Reproduce each line exactly. Skip none.
━━ SUPPLIED MATERIAL
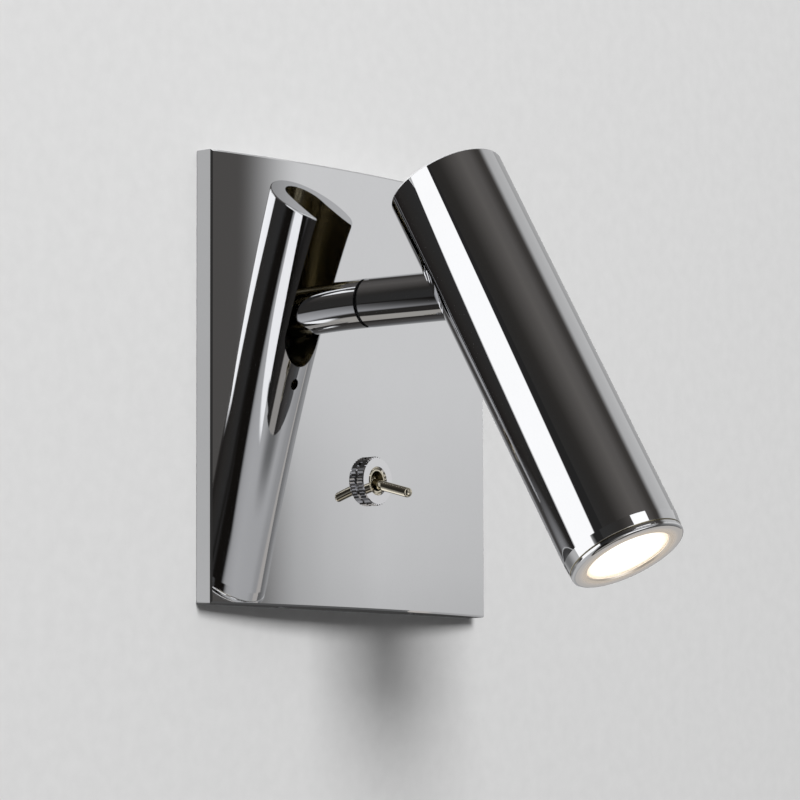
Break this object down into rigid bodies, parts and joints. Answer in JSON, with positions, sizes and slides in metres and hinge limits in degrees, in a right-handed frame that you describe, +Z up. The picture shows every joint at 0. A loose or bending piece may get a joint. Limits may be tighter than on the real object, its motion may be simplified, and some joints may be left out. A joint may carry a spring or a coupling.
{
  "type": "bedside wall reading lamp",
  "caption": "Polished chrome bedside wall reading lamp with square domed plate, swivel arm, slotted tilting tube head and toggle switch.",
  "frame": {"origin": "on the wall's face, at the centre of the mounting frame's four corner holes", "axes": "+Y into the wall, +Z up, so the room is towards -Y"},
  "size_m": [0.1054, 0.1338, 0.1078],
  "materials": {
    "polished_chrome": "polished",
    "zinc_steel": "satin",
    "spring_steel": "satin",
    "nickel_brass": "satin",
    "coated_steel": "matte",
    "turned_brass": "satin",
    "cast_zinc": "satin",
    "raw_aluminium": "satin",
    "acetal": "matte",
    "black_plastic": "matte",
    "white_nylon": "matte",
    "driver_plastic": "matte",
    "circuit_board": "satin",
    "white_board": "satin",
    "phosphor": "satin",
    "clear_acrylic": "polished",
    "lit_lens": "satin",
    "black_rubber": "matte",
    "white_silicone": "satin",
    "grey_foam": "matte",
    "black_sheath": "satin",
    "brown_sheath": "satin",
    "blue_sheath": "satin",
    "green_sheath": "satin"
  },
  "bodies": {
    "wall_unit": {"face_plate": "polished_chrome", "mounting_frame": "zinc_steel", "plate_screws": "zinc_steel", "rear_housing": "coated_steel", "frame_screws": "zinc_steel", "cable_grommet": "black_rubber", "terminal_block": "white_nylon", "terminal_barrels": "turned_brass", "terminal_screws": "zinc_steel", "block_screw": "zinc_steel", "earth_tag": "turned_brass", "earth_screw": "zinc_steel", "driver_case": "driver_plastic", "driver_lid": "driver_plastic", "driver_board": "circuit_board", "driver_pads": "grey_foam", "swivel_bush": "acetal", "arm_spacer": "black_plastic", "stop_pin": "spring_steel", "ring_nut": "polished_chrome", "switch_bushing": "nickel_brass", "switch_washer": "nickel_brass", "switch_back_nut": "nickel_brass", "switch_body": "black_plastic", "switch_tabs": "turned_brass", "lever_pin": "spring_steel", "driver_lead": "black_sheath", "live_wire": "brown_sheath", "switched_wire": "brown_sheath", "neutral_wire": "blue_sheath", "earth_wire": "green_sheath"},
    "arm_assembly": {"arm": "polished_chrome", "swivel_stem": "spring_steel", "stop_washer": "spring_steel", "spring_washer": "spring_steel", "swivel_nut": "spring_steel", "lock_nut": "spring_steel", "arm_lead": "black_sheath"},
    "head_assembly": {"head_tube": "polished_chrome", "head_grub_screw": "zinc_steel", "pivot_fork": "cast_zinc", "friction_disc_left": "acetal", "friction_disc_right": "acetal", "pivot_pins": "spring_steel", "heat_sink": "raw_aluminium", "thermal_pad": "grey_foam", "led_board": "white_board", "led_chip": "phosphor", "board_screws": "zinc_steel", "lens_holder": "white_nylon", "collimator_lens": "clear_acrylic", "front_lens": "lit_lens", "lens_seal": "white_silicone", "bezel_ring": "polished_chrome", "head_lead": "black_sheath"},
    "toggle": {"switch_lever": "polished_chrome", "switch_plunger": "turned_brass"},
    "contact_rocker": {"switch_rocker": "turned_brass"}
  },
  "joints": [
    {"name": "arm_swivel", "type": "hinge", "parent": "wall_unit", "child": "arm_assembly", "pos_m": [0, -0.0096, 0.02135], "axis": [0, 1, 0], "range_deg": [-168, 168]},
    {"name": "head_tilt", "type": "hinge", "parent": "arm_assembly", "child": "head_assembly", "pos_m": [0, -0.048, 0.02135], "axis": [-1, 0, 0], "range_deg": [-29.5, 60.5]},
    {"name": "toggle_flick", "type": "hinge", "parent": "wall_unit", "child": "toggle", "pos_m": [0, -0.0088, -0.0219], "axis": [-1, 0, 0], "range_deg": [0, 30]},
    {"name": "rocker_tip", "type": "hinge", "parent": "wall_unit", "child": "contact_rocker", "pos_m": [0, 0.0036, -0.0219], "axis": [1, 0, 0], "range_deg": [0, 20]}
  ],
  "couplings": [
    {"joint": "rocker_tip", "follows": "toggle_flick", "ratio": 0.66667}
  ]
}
━━━━
▶ [OUTPUT FOR THIS TASK]:
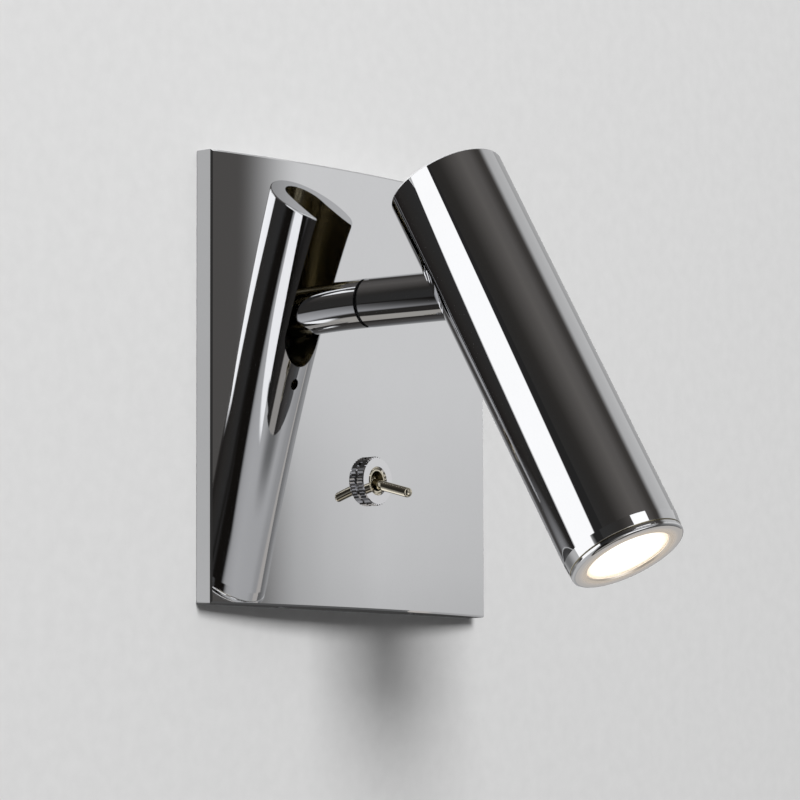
Break this object down into rigid bodies, parts and joints. Answer in JSON, with positions, sizes and slides in metres and hinge limits in degrees, in a right-handed frame that you describe, +Z up. The picture shows every joint at 0. A loose or bending piece may get a joint. Limits may be tighter than on the real object, its motion may be simplified, and some joints may be left out. A joint may carry a spring or a coupling.
{
  "type": "bedside wall reading lamp",
  "caption": "Polished chrome bedside wall reading lamp with square domed plate, swivel arm, slotted tilting tube head and toggle switch.",
  "frame": {"origin": "on the wall's face, at the centre of the mounting frame's four corner holes", "axes": "+Y into the wall, +Z up, so the room is towards -Y"},
  "size_m": [0.1054, 0.1338, 0.1078],
  "materials": {
    "polished_chrome": "polished",
    "zinc_steel": "satin",
    "spring_steel": "satin",
    "nickel_brass": "satin",
    "coated_steel": "matte",
    "turned_brass": "satin",
    "cast_zinc": "satin",
    "raw_aluminium": "satin",
    "acetal": "matte",
    "black_plastic": "matte",
    "white_nylon": "matte",
    "driver_plastic": "matte",
    "circuit_board": "satin",
    "white_board": "satin",
    "phosphor": "satin",
    "clear_acrylic": "polished",
    "lit_lens": "satin",
    "black_rubber": "matte",
    "white_silicone": "satin",
    "grey_foam": "matte",
    "black_sheath": "satin",
    "brown_sheath": "satin",
    "blue_sheath": "satin",
    "green_sheath": "satin"
  },
  "bodies": {
    "wall_unit": {"face_plate": "polished_chrome", "mounting_frame": "zinc_steel", "plate_screws": "zinc_steel", "rear_housing": "coated_steel", "frame_screws": "zinc_steel", "cable_grommet": "black_rubber", "terminal_block": "white_nylon", "terminal_barrels": "turned_brass", "terminal_screws": "zinc_steel", "block_screw": "zinc_steel", "earth_tag": "turned_brass", "earth_screw": "zinc_steel", "driver_case": "driver_plastic", "driver_lid": "driver_plastic", "driver_board": "circuit_board", "driver_pads": "grey_foam", "swivel_bush": "acetal", "arm_spacer": "black_plastic", "stop_pin": "spring_steel", "ring_nut": "polished_chrome", "switch_bushing": "nickel_brass", "switch_washer": "nickel_brass", "switch_back_nut": "nickel_brass", "switch_body": "black_plastic", "switch_tabs": "turned_brass", "lever_pin": "spring_steel", "driver_lead": "black_sheath", "live_wire": "brown_sheath", "switched_wire": "brown_sheath", "neutral_wire": "blue_sheath", "earth_wire": "green_sheath"},
    "arm_assembly": {"arm": "polished_chrome", "swivel_stem": "spring_steel", "stop_washer": "spring_steel", "spring_washer": "spring_steel", "swivel_nut": "spring_steel", "lock_nut": "spring_steel", "arm_lead": "black_sheath"},
    "head_assembly": {"head_tube": "polished_chrome", "head_grub_screw": "zinc_steel", "pivot_fork": "cast_zinc", "friction_disc_left": "acetal", "friction_disc_right": "acetal", "pivot_pins": "spring_steel", "heat_sink": "raw_aluminium", "thermal_pad": "grey_foam", "led_board": "white_board", "led_chip": "phosphor", "board_screws": "zinc_steel", "lens_holder": "white_nylon", "collimator_lens": "clear_acrylic", "front_lens": "lit_lens", "lens_seal": "white_silicone", "bezel_ring": "polished_chrome", "head_lead": "black_sheath"},
    "toggle": {"switch_lever": "polished_chrome", "switch_plunger": "turned_brass"},
    "contact_rocker": {"switch_rocker": "turned_brass"}
  },
  "joints": [
    {"name": "arm_swivel", "type": "hinge", "parent": "wall_unit", "child": "arm_assembly", "pos_m": [0, -0.0096, 0.02135], "axis": [0, 1, 0], "range_deg": [-168, 168]},
    {"name": "head_tilt", "type": "hinge", "parent": "arm_assembly", "child": "head_assembly", "pos_m": [0, -0.048, 0.02135], "axis": [-1, 0, 0], "range_deg": [-29.5, 60.5]},
    {"name": "toggle_flick", "type": "hinge", "parent": "wall_unit", "child": "toggle", "pos_m": [0, -0.0088, -0.0219], "axis": [-1, 0, 0], "range_deg": [0, 30]},
    {"name": "rocker_tip", "type": "hinge", "parent": "wall_unit", "child": "contact_rocker", "pos_m": [0, 0.0036, -0.0219], "axis": [1, 0, 0], "range_deg": [0, 20]}
  ],
  "couplings": [
    {"joint": "rocker_tip", "follows": "toggle_flick", "ratio": 0.66667}
  ]
}